At more than 3,000 meters above sea level, the South Pole offers particular challenges aside from getting a satisfactory lungful of oxygen with every breath. The kitchen staff must account for the lower boiling point of water and the moisture-sucking effects of altitude on cookies and cakes.

“I tried not to have too many expectations about it, and let it be whatever it was,” Gentille says. “I think the hardest thing is the physical exhaustion.”

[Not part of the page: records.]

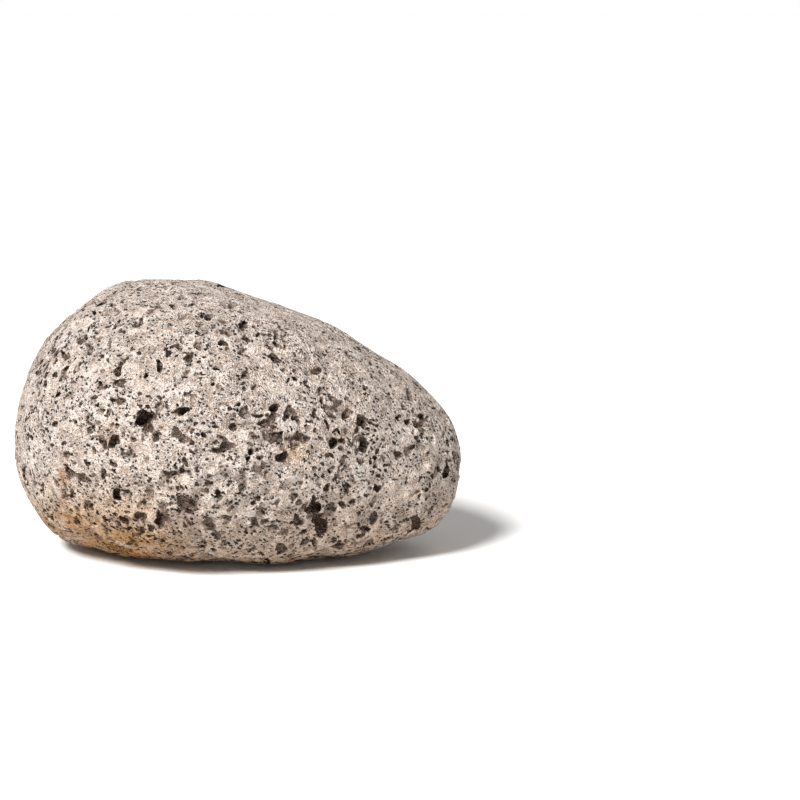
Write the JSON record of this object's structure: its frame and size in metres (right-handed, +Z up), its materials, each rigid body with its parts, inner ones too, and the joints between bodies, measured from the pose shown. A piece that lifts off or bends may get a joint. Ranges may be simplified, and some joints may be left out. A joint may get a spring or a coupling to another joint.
{
  "type": "pumice stone",
  "caption": "Natural pumice stone, a rounded water-worn piece of light rock foam, pitted all over with burst gas bubbles, with a small worn flat to rest on.",
  "frame": {"origin": "on the surface that the stone stands on, under the middle of its bounding box", "axes": "+Z up, +X along the stone towards its low narrow end, -Y out of the broad face whose hollows are placed by hand"},
  "size_m": [0.101, 0.0764, 0.061],
  "materials": {
    "pumice": "matte"
  },
  "bodies": {
    "root": {"pumice_stone": "pumice"}
  },
  "joints": []
}
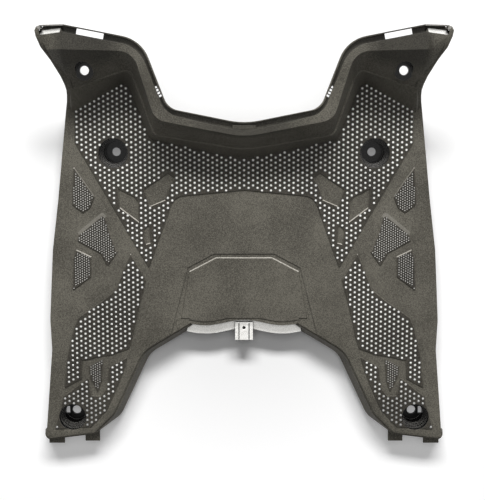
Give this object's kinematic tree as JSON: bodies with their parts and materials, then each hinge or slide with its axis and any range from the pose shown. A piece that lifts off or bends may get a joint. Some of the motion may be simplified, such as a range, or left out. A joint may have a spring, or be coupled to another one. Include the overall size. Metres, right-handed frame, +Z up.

For Gentille, living in a collection of MASH-like tents called Jamesways proved to be the biggest challenge at first. Located away from the main station building in Summer Camp, as it’s called, requires a short trek to her warm kitchen. In the summer at the South Pole, that means trudging on uneven sastrugi at temperatures just south of 0 degrees Fahrenheit on the warmest day. In early November, when she first arrived, the wind chill dipped to minus 90 degrees Fahrenheit. Snow drifted into her room.

“I could never recuperate,” she says of those early weeks before the weather began to warm. “It was kind of tough at first, and it took me a while to get used to it, but friends helped me fix it up and now I love that room. It’s a real oasis.”

Still, cooking at the South Pole isn’t the toughest kitchen job Gentille has held. That trophy goes to catering film and commercial locations. She worked out of a kitchen a quarter the size she does now, and often around the clock. “There were a lot of divas as well,” she says. “Here people are so hungry and grateful to be fed.”

While Gentille has her plate full with a number of writing projects — including a book about her experiences in Europe — she may be back to help feed the hungry masses at Pole next year.

“I think the community is great,” she says. “Lots of really creative, talented people who have other things they do besides this, that are adventurous and incredibly interesting.”